The South Carolina Budget and Control Board unanimously approved Wednesday morning a plan to get bids from ID theft protection companies to provide additional protection for state taxpayers. Consultants that have been studying the state's computer security also made recommendations on what's working, and what needs to be improved, to better protect your personal information that's in state computers.
The state wants ID theft protection companies to provide service for up to five years. If possible, the state wants to be able to automatically transfer those people who've already signed up for the free year of credit monitoring that the state is providing into the new service. The request for proposals will also ask if the companies can come up with a way that the state Department of Revenue can automatically enroll the taxpayers whose information was stolen, rather than requiring the taxpayers to sign up on their own.

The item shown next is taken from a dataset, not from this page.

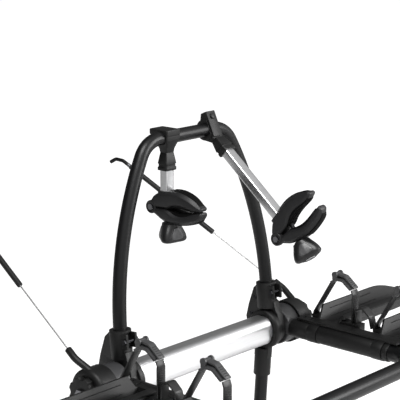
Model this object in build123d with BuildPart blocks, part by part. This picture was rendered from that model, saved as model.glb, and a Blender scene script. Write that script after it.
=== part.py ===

Gov. Nikki Haley said after the meeting, "When the hacking first happened, the goal we had was how do we protect people quickly? We partnered with Experian to get us a year in. Now we're sitting back saying, now what do we have to do to keep people protected at the highest degree?"
She wants the new service in place before the current year of credit monitoring runs out.
Consultant group Deloitte and Touche told the board that the state does have some systems and safeguards in place that are working well. Those include the Division of State Information Technology monitoring state agencies' computers around the clock for signs of hacking, and the Department of Revenue requiring employees to use two-factor authentication to sign in to agency computers. Two-factor authentication requires employees to sign in with their name and password, but also a six-digit code that changes every 60 seconds.
However, the consultants said since the state's agencies all operate independently, there's no consistency, making it hard to have strong computer security. It's recommending a more centralized system under a new statewide Information Security Division. Those changes, along with improvements to the state's computer hardware and software and additional training for employees, would cost about $15 million the first year and about $7 million a year after that.